* Data shown:
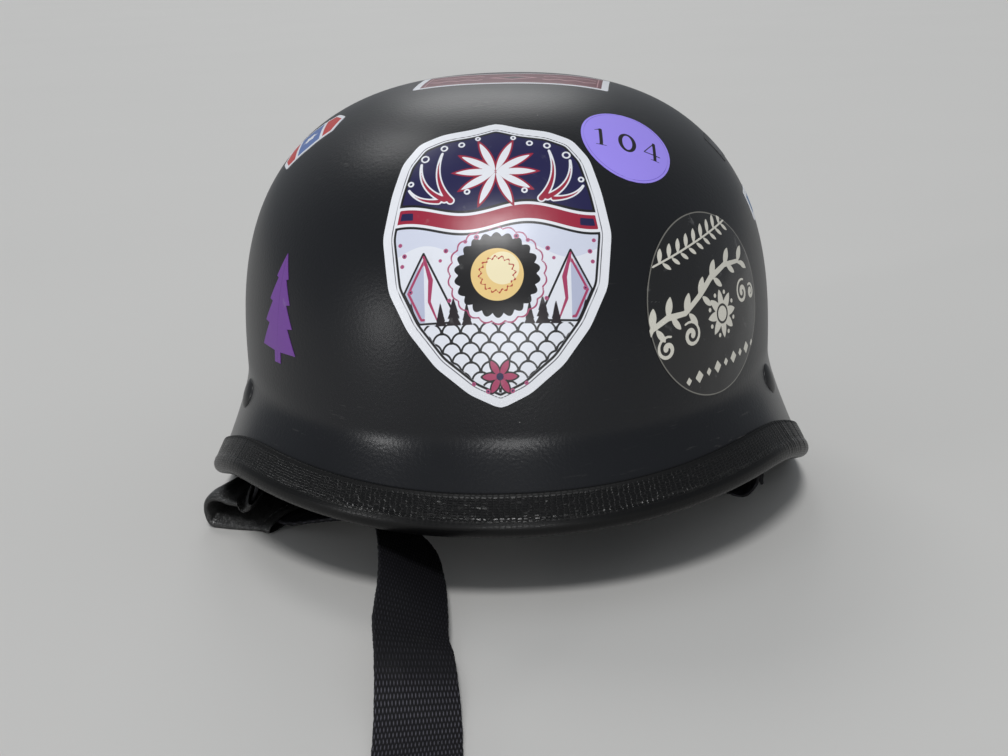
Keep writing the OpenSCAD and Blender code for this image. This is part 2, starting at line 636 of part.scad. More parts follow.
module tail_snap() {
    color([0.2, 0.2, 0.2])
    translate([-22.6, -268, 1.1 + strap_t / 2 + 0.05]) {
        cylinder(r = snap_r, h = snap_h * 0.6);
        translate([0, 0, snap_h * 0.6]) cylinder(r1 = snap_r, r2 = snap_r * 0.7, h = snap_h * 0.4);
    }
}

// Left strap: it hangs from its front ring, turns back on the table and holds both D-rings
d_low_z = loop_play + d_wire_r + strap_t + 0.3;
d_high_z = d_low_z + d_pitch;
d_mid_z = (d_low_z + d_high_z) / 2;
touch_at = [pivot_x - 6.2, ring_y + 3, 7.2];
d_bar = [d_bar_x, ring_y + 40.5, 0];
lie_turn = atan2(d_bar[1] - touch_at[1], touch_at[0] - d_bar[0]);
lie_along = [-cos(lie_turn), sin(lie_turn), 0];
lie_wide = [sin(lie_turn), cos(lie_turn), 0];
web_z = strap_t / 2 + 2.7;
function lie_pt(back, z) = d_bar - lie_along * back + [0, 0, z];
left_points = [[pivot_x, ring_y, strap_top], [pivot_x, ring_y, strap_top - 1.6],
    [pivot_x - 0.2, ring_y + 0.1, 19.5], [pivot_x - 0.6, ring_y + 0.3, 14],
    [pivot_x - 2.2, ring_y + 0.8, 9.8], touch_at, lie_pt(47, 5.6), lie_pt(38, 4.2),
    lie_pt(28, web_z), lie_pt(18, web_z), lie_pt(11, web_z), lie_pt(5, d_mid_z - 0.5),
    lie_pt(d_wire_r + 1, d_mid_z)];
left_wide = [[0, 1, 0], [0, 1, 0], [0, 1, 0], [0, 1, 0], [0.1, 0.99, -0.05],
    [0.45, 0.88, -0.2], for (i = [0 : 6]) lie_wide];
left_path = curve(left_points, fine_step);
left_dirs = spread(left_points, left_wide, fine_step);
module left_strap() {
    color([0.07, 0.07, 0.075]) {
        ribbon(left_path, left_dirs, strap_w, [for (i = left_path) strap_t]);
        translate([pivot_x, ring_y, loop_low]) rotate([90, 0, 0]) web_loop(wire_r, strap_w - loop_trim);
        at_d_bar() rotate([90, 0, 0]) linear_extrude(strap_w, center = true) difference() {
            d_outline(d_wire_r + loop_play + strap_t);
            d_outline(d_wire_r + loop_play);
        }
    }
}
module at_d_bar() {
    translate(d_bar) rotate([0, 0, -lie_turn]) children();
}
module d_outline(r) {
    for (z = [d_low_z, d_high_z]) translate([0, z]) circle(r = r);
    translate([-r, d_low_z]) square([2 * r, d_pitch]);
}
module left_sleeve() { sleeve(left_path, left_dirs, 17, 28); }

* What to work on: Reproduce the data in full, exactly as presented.

* Result of this task:
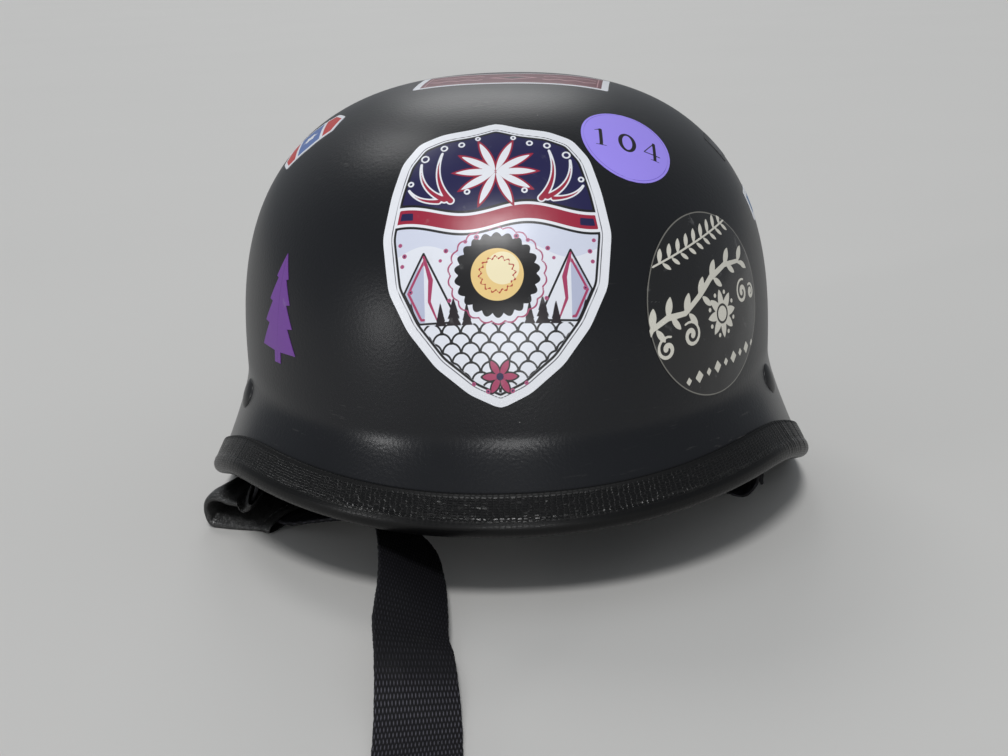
Keep writing the OpenSCAD and Blender code for this image. This is part 2, starting at line 636 of part.scad. More parts follow.
module tail_snap() {
    color([0.2, 0.2, 0.2])
    translate([-22.6, -268, 1.1 + strap_t / 2 + 0.05]) {
        cylinder(r = snap_r, h = snap_h * 0.6);
        translate([0, 0, snap_h * 0.6]) cylinder(r1 = snap_r, r2 = snap_r * 0.7, h = snap_h * 0.4);
    }
}

// Left strap: it hangs from its front ring, turns back on the table and holds both D-rings
d_low_z = loop_play + d_wire_r + strap_t + 0.3;
d_high_z = d_low_z + d_pitch;
d_mid_z = (d_low_z + d_high_z) / 2;
touch_at = [pivot_x - 6.2, ring_y + 3, 7.2];
d_bar = [d_bar_x, ring_y + 40.5, 0];
lie_turn = atan2(d_bar[1] - touch_at[1], touch_at[0] - d_bar[0]);
lie_along = [-cos(lie_turn), sin(lie_turn), 0];
lie_wide = [sin(lie_turn), cos(lie_turn), 0];
web_z = strap_t / 2 + 2.7;
function lie_pt(back, z) = d_bar - lie_along * back + [0, 0, z];
left_points = [[pivot_x, ring_y, strap_top], [pivot_x, ring_y, strap_top - 1.6],
    [pivot_x - 0.2, ring_y + 0.1, 19.5], [pivot_x - 0.6, ring_y + 0.3, 14],
    [pivot_x - 2.2, ring_y + 0.8, 9.8], touch_at, lie_pt(47, 5.6), lie_pt(38, 4.2),
    lie_pt(28, web_z), lie_pt(18, web_z), lie_pt(11, web_z), lie_pt(5, d_mid_z - 0.5),
    lie_pt(d_wire_r + 1, d_mid_z)];
left_wide = [[0, 1, 0], [0, 1, 0], [0, 1, 0], [0, 1, 0], [0.1, 0.99, -0.05],
    [0.45, 0.88, -0.2], for (i = [0 : 6]) lie_wide];
left_path = curve(left_points, fine_step);
left_dirs = spread(left_points, left_wide, fine_step);
module left_strap() {
    color([0.07, 0.07, 0.075]) {
        ribbon(left_path, left_dirs, strap_w, [for (i = left_path) strap_t]);
        translate([pivot_x, ring_y, loop_low]) rotate([90, 0, 0]) web_loop(wire_r, strap_w - loop_trim);
        at_d_bar() rotate([90, 0, 0]) linear_extrude(strap_w, center = true) difference() {
            d_outline(d_wire_r + loop_play + strap_t);
            d_outline(d_wire_r + loop_play);
        }
    }
}
module at_d_bar() {
    translate(d_bar) rotate([0, 0, -lie_turn]) children();
}
module d_outline(r) {
    for (z = [d_low_z, d_high_z]) translate([0, z]) circle(r = r);
    translate([-r, d_low_z]) square([2 * r, d_pitch]);
}
module left_sleeve() { sleeve(left_path, left_dirs, 17, 28); }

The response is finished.